Originally posted by: zinfamous
Originally posted by: daniel1113
Originally posted by: zinfamous
well, you missed my point. I'm talking about how we justify the self-defense argument, not how the individual acts in the immediate. I mentioned that the individual makes that conscious decision to end someone's life immediately as the accused is a threat--yes, this is a choice. Though for the life of me, I don't understand how you can reach the conclusion that someone choosing to take the life of another over themselves does so without the understanding that that person CLEARLY values their life over that of the perpetrator's. That's only natural and to think otherwise is completely silly...but I digress.
My main point is that outside of the situation, we as a society create the notion of self-defense for various reasons:
--one individual sees an immediate threat
--a value judgment will be made in that instant, no doubt.
--we, as society, must decide how to justify the killing. using your logic, the robber would be just as easily exonerated with the self-defense argument. 2 armed individuals, each now defending themselves. Where do we draw the line?
AH!
That is the worse use of logic I've seen, at least today. The defense of "self-defense" has very strict requirements. Simply screaming "self-defense" is not enough. First, a person must subjectively believe that one is acting in self-defense (i.e., I saw the thief shoot the cashier). Second, it must objectively be a reasonable belief (i.e., any reasonable person would have believed the same). The thief would not be able to meet the second requirement (what is he going to say, that any reasonable person would see that he was simply defending himself after shooting the cashier?). There is no unknown line here.
--we label one a criminal (the robber, obviously and for good reason), and place value in the concept that the robber's death was a necessary act. Why? he could have robbed again! He could have killed others! etc, etc.
How else can one look at this, if not through the understanding that we accept self defense based on the fact that a necessary killing occurred? How else would you define necessary?
How else would you look at the constant posts:
"Good job. one less criminal off the street." :thumbsup:
You can, in no possible way, interpret that outside the lens of how society is assumed to benefit as a whole. This is repeatedly used to justify self defense, and I'm not criticizing that, mind you....I'm simply baffled as to how this isn't plainly obvious to a supposed lawyer-to-be?
I don't even know what your argument is here. I have said nothing except that self-defense and state imposed capital punishment are different. I'm pretty sure that 100% of lawyers would agree since it's a fact.
sigh....I suppose it's impossible for you to step outside of the courtroom line to consider why such concepts exist--this is what I'm referring to. I don't give a flying flip about how cases are prosecuted in court--that is ALL you are talking about.
This means that I am not disagreeing with what you are saying. What it means is that I am examining the actual why of the situation, the actual concept, how we justify such acts as a society, and how such acts, through such justification, eventually come to be accepted as legal arguments.

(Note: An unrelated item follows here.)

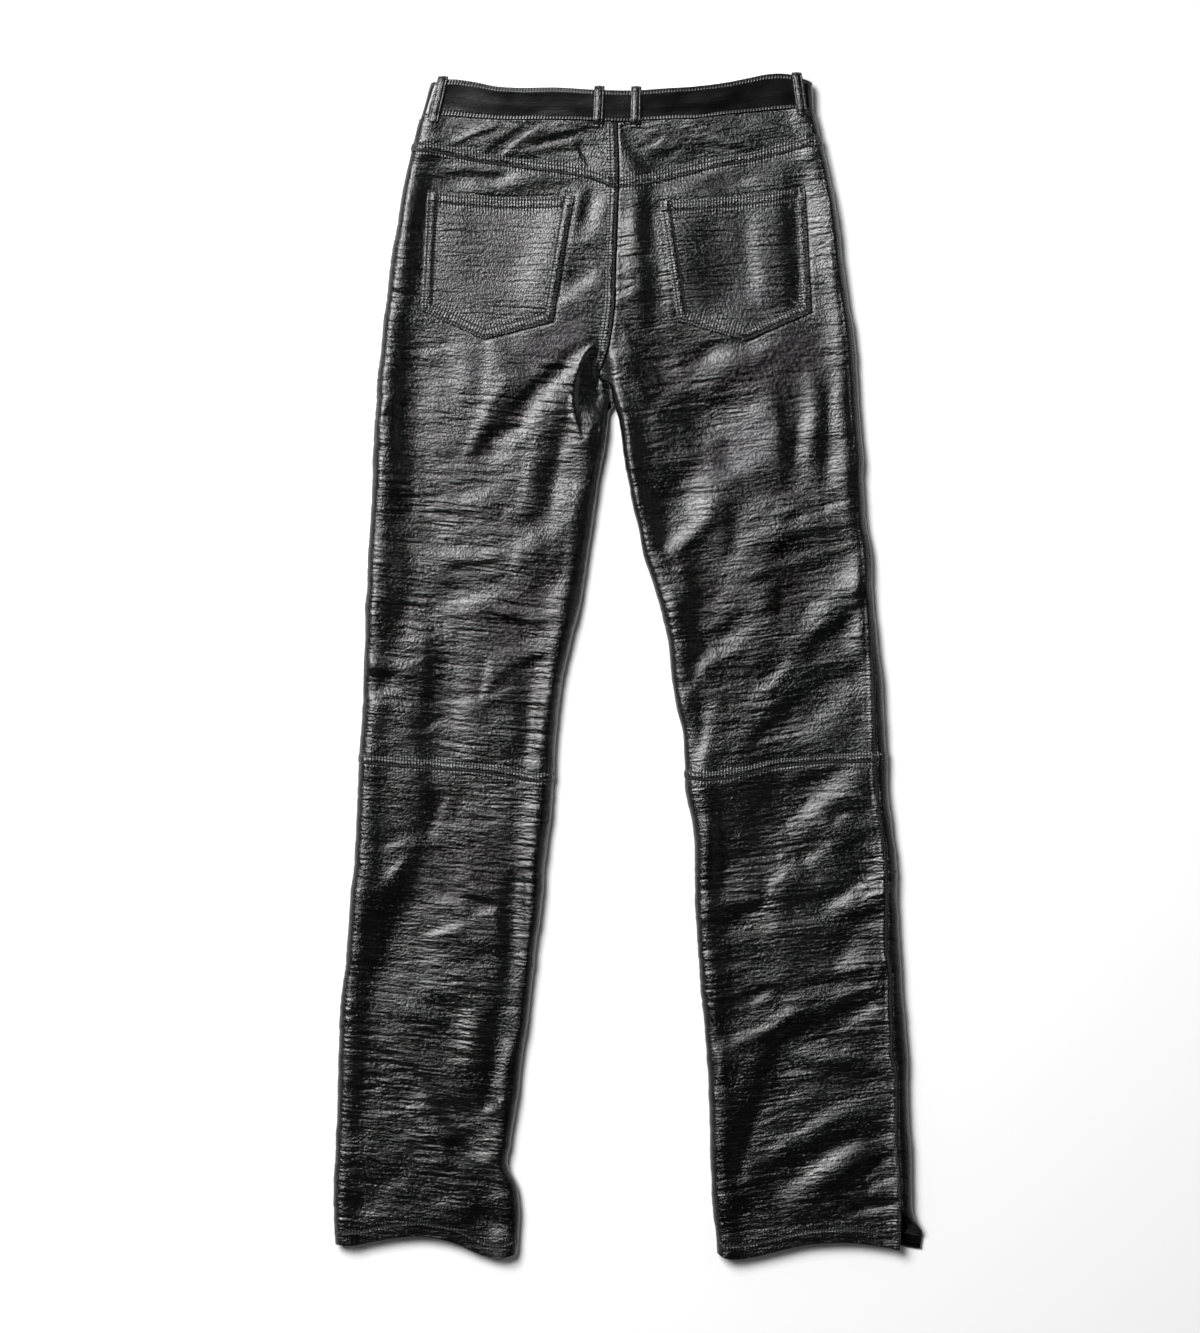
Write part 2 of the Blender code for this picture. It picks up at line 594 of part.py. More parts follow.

All you seem to care about is the end result--the legal argument. Let me make an important suggestion:
Take some time to stop and consider WHY such laws exist, where they come from. Try, for once in your life, to understand the actual human condition (difficult for a lawyer, I know...

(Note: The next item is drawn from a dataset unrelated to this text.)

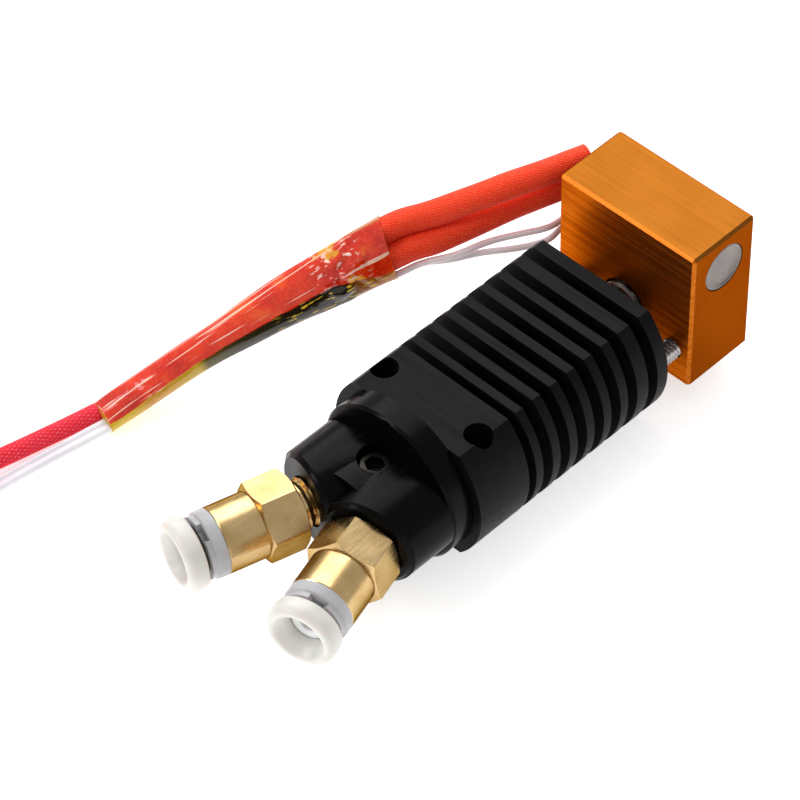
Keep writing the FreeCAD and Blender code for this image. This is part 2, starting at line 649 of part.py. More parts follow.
def heater_ends(tail):
    """The shrink boot and the two crimped ferrules on the heater cable's end."""
    frame = placed(tail[-1], tail[-1] - tail[-2])
    boot = Part.makeCylinder(BOOT_RADIUS, BOOT_LENGTH)
    boot.Placement = frame
    save("heater_cable_boot", boot)
    ferrules = []
    for side in (-1, 1):
        base = Vector(0, side * FERRULE_SIDE, BOOT_LENGTH)
        collar = Part.makeCylinder(FERRULE_COLLAR[0], FERRULE_COLLAR[1], base)
        pin = Part.makeCylinder(FERRULE_PIN[0], FERRULE_PIN[1], base + Vector(0, 0, FERRULE_COLLAR[1]))
        ferrule = collar.fuse(pin)
        ferrule.Placement = frame
        ferrules.append(ferrule)
    save("heater_ferrules", Part.makeCompound(ferrules))


def sensor_ends(tail):
    """The two-way plug on the sensor cable's end, with its contacts."""
    frame = placed(tail[-1], tail[-1] - tail[-2])
    length, width, height = PLUG_SIZE
    plug = Part.makeBox(height, width, length, Vector(-height / 2, -width / 2, 0))
    contacts = []
    for side in (-1, 1):
        reach, across, thick = CONTACT_SIZE
        centre = side * CONTACT_PITCH / 2
        corner = Vector(-PLUG_CAVITY / 2, centre - PLUG_CAVITY / 2, PLUG_BACK)
        cavity = Part.makeBox(PLUG_CAVITY, PLUG_CAVITY, length, corner)
        plug = plug.cut(cavity)
        contact = Part.makeBox(thick, across, reach, Vector(-thick / 2, centre - across / 2, CONTACT_START))
        contact.Placement = frame
        contacts.append(contact)
    plug.Placement = frame
    save("sensor_plug", plug)
    save("sensor_contacts", Part.makeCompound(contacts))


def main():
    os.makedirs("parts", exist_ok=True)
    save("heatsink", heatsink())
    save("y_adapter", y_adapter())
    save("adapter_set_screw", adapter_set_screw())
    save("heater_block", heater_block())
    save("heater_cartridge", heater_cartridge())
    save("heater_set_screw", heater_set_screw())
    save("thermistor_bead", thermistor_bead())
    save("support_screws", support_screws())
    save("heat_break", heat_break())
    save("nozzle", nozzle())
    save("filament_liner_lower", lower_liner())
    fittings()
    cables()
    for name, shape in PARTS.items():
        if not shape.isValid():
            print("invalid:", name)


main()
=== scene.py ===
import json
import math

import bmesh
import bpy
from mathutils import Matrix, Vector, noise

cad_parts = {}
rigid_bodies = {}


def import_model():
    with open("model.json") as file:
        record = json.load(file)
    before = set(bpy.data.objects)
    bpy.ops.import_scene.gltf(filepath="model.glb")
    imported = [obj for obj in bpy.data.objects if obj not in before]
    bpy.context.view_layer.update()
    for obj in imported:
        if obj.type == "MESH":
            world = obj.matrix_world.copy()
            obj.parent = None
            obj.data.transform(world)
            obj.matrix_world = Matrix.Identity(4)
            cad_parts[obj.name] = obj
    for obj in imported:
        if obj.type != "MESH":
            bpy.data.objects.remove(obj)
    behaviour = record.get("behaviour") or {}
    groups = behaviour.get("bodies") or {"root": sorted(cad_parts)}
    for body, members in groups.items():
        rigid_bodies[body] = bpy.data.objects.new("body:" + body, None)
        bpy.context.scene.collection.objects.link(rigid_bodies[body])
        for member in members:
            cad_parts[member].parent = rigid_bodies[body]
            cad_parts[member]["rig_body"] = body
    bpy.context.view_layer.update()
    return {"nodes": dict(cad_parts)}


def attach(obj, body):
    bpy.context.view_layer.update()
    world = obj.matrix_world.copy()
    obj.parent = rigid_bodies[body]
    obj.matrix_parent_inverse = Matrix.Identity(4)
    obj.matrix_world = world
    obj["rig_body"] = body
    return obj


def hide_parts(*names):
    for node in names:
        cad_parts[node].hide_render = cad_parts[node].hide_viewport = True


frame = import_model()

BODY = "hotend"
UP = Vector((0, 0, 1))

# Sizes of separate parts are in millimetres; MM turns them into the frame's metres.
MM = 0.001
CENTIMETRES = 100

# ---------------------------------------------------------------- camera

CAMERA_AZIMUTH = math.radians(-44.369)
CAMERA_ELEVATION = math.radians(47.432)
CAMERA_ROLL = math.radians(-1.478)
CAMERA_AT = Vector((-0.198740, -0.198461, 0.321455))
CAMERA_LENS = 175.19


def make_camera():
    az, el, roll = CAMERA_AZIMUTH, CAMERA_ELEVATION, CAMERA_ROLL
    level = Vector((math.cos(az), math.sin(az), 0))
    back = Vector((math.sin(az) * math.cos(el), -math.cos(az) * math.cos(el), math.sin(el)))
    above = back.cross(level)
    right = level * math.cos(roll) + above * math.sin(roll)
    up = above * math.cos(roll) - level * math.sin(roll)
    data = bpy.data.cameras.new("camera")
    data.lens = CAMERA_LENS
    data.clip_start = 0.01
    camera = bpy.data.objects.new("camera", data)
    camera.matrix_world = Matrix.Translation(CAMERA_AT) @ Matrix((right, up, back)).transposed().to_4x4()
    bpy.context.scene.collection.objects.link(camera)
    bpy.context.scene.camera = camera


make_camera()

# ---------------------------------------------------------------- mesh helpers


def placed(base, axis):
    """Matrix from local millimetres, Z along axis and X as near to up as it can be, to the frame."""
    w = Vector(axis).normalized()
    hint = UP if abs(w.z) < 0.9 else Vector((1, 0, 0))
    u = (hint - w * hint.dot(w)).normalized()
    v = w.cross(u)
    turn = Matrix((u, v, w)).transposed().to_4x4()
    return Matrix.Translation(Vector(base) * MM) @ turn @ Matrix.Scale(MM, 4)


def mesh_object(name, verts, faces, sharp=35.0):
    """A smooth-shaded mesh, its edges sharper than so many degrees left sharp."""
    mesh = bpy.data.meshes.new(name)
    mesh.from_pydata(verts, [], faces)
    mesh.validate()
    mesh.shade_smooth()
    mesh.set_sharp_from_angle(angle=math.radians(sharp))
    thing = bpy.data.objects.new(name, mesh)
    bpy.context.scene.collection.objects.link(thing)
    return thing


def value_at(number, angle):
    """A plain number, or what a function gives at that angle."""
    return number(angle) if callable(number) else number


def band(row, after, segments):
    """The faces between two rings of points."""
    low, high = row * segments, after * segments
    faces = []
    for k in range(segments):
        m = (k + 1) % segments
        faces.append((low + k, low + m, high + m, high + k))
    return faces


def end_caps(last, segments):
    """The faces that close the first and the last ring."""
    return [tuple(range(segments))[::-1], tuple(last * segments + k for k in range(segments))]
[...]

😀). Understanding the concept behind the law (not simply spouting the language used to define it in a trial situation) would go pretty far into making one a good lawyer.
When I say "the societal defense of self defense," you apparently read that as "self defense is defended in court by a very rigid process of proof by claimant A, vs proof by claimant B, blah blah blah."
yeah, I get that. no shit, Sherlock. Now go back and try to read what I'm actually talking about
😛
How about this: society (read: society = society, and not simply the world inside the courtroom, which may be all that you understand?) ACCEPTS the self defense argument based entirely on the concept that a killing was necessary based on x situation, and therefore, it exists as a potential legal defense, and then and only then do you get to the point where you can start telling me how self defense, once established as a legal defense, can then be argued in court. Again--it exists as a legal defense for A REASON--Telling me how it is defended in court does nothing to address this issue.
clear yet?
Are you not the least bit interested as to WHY this argument exists in the first place? Why do we justify self defense?
I assure you that in your myriad responses, you have convinced me that you are well-versed in concepts of HOW. All that I have ever been getting at, however, is WHY.